Infine, l’innovazione può agire sulle piante coltivate, rendendole più parche nell’utilizzazione dell’acqua e più resilienti. Sappiamo oggi che esiste un’ampia variabilità nel pool genetico delle maggiori piante coltivate per efficienza dell’uso di acqua e per tolleranza ad insufficiente disponibilità idrica. Abbiamo informazioni abbastanza precise sui meccanismi fisiologici che regolano l’assorbimento dell’acqua da parte delle radici, la traslocazione all’interno dalla pianta, l’evapotraspirazione. In molti casi sono disponibili conoscenze sul controllo genetico di questi caratteri fisiologici. Il miglioramento genetico delle piante agrarie, reso più efficiente e rapido dalle tecniche genomiche e post-genomiche, sta sviluppando varietà ad alta efficienza dell’uso dell’acqua e tolleranti a scarsa disponibilità idrica. Canna da zucchero e mais che necessitano meno acqua sono già coltivati negli Stati Uniti ed in Indonesia[1], mentre un frumento OGM tollerante alla siccità (l’HaHB4) è stato recentemente approvato in Argentina ed in Brasile.
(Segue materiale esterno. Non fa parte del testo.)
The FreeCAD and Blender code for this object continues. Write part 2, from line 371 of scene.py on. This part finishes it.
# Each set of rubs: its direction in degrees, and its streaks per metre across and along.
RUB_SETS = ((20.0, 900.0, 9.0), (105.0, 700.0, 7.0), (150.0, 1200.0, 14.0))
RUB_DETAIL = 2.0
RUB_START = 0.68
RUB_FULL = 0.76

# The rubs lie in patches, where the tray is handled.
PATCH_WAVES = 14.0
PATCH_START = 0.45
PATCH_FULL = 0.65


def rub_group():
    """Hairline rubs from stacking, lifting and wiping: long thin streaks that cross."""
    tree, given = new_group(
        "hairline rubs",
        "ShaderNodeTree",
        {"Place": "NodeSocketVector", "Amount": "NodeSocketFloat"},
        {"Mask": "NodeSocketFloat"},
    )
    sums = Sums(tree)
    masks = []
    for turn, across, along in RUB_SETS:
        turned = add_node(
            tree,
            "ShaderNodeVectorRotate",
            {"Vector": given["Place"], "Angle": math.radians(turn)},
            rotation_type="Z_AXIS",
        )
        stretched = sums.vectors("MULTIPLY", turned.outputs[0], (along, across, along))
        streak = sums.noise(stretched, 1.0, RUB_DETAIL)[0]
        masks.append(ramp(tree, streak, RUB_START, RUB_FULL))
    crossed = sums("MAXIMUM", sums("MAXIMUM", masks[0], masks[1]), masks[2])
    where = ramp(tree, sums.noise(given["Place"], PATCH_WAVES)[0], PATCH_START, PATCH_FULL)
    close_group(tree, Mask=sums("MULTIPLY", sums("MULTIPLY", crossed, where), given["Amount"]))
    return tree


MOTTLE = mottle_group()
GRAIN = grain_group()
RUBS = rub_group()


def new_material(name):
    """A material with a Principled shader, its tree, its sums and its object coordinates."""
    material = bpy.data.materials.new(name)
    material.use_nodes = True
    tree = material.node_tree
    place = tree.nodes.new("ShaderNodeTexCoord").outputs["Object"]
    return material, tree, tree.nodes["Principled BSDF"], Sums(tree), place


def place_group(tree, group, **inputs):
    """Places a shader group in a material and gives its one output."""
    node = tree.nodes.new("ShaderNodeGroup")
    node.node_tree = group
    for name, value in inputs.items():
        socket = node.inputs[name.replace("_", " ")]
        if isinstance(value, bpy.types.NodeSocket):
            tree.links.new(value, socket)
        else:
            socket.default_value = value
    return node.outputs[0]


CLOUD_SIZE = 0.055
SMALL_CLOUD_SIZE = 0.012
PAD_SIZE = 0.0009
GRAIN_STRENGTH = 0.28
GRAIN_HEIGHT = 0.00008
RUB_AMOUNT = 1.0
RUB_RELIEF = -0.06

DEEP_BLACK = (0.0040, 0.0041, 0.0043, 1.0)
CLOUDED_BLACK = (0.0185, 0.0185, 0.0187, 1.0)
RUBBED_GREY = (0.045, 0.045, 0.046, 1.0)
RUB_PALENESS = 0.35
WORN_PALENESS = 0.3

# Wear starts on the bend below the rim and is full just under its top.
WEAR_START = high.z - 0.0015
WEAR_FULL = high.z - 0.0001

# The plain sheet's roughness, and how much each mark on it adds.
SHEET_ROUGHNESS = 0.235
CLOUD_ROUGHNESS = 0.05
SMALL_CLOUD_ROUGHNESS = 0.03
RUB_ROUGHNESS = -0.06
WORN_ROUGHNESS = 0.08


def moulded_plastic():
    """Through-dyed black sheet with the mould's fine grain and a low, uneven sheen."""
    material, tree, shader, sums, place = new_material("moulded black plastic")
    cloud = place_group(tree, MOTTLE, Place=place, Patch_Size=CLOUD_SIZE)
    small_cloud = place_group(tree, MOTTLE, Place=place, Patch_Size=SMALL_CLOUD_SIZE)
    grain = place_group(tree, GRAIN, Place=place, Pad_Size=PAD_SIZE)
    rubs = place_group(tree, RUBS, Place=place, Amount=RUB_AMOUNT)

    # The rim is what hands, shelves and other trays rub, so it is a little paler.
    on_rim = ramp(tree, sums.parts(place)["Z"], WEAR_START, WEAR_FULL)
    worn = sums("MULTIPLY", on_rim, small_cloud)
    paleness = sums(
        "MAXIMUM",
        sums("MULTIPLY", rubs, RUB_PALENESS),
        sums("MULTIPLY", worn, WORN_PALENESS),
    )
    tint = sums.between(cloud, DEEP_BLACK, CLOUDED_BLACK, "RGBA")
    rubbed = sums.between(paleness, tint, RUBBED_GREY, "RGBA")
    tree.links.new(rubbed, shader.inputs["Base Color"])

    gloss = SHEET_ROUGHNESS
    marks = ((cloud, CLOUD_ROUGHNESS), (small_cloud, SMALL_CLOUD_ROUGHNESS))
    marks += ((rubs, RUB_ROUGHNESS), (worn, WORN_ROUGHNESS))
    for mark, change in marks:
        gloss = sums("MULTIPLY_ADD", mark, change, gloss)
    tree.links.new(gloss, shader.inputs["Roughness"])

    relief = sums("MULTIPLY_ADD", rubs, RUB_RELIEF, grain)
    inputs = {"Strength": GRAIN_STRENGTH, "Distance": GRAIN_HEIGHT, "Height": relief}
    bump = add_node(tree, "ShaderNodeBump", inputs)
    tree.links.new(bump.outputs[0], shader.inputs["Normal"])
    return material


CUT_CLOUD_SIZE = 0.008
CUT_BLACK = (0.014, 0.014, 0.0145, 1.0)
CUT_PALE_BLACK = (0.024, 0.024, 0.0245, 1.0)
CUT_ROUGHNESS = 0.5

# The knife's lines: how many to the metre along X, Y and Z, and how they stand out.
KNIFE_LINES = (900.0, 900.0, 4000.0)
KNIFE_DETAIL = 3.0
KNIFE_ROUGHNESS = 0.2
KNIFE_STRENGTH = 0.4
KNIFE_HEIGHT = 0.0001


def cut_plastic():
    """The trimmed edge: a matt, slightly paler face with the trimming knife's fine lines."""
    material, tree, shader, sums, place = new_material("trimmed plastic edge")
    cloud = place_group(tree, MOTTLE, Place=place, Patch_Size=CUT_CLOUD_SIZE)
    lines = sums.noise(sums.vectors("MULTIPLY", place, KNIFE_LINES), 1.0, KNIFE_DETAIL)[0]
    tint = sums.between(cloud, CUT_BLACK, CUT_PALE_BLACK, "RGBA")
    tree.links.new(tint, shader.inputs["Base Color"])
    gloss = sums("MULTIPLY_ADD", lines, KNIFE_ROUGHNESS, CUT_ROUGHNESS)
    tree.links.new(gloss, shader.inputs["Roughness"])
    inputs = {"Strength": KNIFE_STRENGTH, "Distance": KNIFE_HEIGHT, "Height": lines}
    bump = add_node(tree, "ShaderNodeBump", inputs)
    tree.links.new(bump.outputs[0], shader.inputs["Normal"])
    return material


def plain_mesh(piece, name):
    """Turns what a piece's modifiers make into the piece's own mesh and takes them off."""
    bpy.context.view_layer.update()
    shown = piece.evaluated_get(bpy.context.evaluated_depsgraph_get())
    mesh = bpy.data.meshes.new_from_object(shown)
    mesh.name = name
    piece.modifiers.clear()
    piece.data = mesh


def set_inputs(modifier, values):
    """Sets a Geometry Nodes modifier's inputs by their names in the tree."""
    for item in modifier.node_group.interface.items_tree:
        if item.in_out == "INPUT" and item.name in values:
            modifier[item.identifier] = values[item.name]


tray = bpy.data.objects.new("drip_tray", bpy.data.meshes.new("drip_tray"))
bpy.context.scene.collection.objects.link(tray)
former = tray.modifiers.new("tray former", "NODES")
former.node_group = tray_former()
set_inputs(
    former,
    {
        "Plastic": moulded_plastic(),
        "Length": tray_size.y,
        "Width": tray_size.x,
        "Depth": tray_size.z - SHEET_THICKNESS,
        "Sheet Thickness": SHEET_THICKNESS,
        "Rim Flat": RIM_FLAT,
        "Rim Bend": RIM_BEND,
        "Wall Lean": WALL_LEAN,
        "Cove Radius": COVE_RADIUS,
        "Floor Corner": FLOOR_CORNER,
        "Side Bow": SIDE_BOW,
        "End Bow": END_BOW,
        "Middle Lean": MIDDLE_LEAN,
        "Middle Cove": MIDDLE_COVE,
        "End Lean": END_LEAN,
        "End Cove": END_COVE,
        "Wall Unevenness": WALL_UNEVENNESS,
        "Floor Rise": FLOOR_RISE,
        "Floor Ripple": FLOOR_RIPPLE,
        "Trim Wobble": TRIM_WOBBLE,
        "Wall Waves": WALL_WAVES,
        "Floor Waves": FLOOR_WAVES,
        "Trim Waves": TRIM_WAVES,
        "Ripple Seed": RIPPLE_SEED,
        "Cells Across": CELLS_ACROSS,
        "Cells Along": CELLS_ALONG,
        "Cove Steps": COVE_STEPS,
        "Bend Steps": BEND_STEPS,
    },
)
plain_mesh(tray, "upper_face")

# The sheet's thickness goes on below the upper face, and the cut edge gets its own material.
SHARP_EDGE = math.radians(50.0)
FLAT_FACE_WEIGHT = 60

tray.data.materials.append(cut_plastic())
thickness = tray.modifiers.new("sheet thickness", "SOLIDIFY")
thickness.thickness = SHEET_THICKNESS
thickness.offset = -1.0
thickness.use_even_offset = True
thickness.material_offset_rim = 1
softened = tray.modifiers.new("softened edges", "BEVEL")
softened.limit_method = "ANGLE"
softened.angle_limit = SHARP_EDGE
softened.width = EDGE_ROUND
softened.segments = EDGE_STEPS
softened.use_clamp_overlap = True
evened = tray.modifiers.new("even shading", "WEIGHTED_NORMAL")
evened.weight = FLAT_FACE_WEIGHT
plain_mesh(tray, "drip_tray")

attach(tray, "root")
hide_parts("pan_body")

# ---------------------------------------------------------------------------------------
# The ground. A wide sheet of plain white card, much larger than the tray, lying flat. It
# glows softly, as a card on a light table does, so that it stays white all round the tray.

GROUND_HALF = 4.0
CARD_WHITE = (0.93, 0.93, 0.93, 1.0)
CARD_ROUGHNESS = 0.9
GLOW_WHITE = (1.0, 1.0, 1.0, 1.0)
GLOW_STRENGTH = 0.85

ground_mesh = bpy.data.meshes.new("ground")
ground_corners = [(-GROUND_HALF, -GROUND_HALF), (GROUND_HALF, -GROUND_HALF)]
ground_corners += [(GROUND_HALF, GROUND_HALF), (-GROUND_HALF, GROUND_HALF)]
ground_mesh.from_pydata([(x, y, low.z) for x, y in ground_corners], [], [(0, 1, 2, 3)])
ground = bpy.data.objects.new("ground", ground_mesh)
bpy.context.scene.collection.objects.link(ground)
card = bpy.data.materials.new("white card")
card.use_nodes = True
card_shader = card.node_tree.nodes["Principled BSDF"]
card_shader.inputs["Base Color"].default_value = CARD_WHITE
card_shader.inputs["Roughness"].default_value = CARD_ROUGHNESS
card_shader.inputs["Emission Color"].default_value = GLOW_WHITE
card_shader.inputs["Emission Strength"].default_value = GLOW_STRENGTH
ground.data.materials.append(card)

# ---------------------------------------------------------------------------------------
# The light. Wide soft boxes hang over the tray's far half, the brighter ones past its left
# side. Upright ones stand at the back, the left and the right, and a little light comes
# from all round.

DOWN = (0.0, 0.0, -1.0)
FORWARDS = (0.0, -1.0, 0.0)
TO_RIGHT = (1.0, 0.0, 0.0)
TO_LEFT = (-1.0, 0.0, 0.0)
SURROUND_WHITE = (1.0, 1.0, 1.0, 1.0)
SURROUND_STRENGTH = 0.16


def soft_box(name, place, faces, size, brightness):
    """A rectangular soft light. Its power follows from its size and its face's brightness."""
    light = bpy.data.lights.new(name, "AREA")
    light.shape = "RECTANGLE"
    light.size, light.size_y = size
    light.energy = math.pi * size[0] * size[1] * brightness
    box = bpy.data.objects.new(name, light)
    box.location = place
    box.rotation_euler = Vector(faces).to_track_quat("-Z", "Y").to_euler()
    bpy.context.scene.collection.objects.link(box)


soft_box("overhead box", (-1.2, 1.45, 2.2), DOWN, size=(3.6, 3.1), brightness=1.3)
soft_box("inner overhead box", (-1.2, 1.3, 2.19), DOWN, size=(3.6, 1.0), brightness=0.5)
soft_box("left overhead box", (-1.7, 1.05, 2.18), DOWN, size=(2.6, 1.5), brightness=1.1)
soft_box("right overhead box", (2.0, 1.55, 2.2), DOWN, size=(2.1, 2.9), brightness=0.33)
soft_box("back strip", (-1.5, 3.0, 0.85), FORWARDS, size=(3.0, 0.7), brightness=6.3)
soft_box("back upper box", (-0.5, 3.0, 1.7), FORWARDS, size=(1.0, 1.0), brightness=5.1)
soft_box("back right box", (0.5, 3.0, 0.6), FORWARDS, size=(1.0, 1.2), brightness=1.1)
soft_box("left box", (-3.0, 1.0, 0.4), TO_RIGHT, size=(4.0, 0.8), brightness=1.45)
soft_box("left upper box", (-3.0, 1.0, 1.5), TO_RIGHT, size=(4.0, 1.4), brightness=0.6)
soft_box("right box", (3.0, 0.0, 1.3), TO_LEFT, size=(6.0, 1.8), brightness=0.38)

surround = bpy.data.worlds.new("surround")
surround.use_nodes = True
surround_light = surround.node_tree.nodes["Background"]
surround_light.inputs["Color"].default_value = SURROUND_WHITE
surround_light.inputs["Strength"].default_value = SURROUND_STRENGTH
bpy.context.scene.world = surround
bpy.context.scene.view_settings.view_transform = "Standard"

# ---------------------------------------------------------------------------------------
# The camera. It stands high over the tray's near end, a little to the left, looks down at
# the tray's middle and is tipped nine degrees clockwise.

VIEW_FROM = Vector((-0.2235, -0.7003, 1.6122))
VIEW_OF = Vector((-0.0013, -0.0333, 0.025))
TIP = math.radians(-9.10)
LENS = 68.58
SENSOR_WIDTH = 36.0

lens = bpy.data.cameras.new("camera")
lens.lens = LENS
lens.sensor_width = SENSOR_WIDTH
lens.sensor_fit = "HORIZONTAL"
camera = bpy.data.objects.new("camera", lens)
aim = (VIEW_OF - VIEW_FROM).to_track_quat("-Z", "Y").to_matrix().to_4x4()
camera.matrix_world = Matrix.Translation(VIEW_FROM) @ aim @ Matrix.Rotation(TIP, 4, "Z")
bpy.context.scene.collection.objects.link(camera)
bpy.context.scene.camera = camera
Le procedure autorizzative europee, oggi ostacolo al rinnovamento varietale, necessitano di un profondo ripensamento.

Il problema della siccità va quindi inquadrato nel contesto generale, identificando e contrastando i fattori che lo generano e va al contempo fronteggiato anche con interventi specifici. La ricerca scientifica e tecnologica offre importanti opportunità, che vanno però tradotte in innovazione che permetta di captarne il valore ambientale, economico e sociale.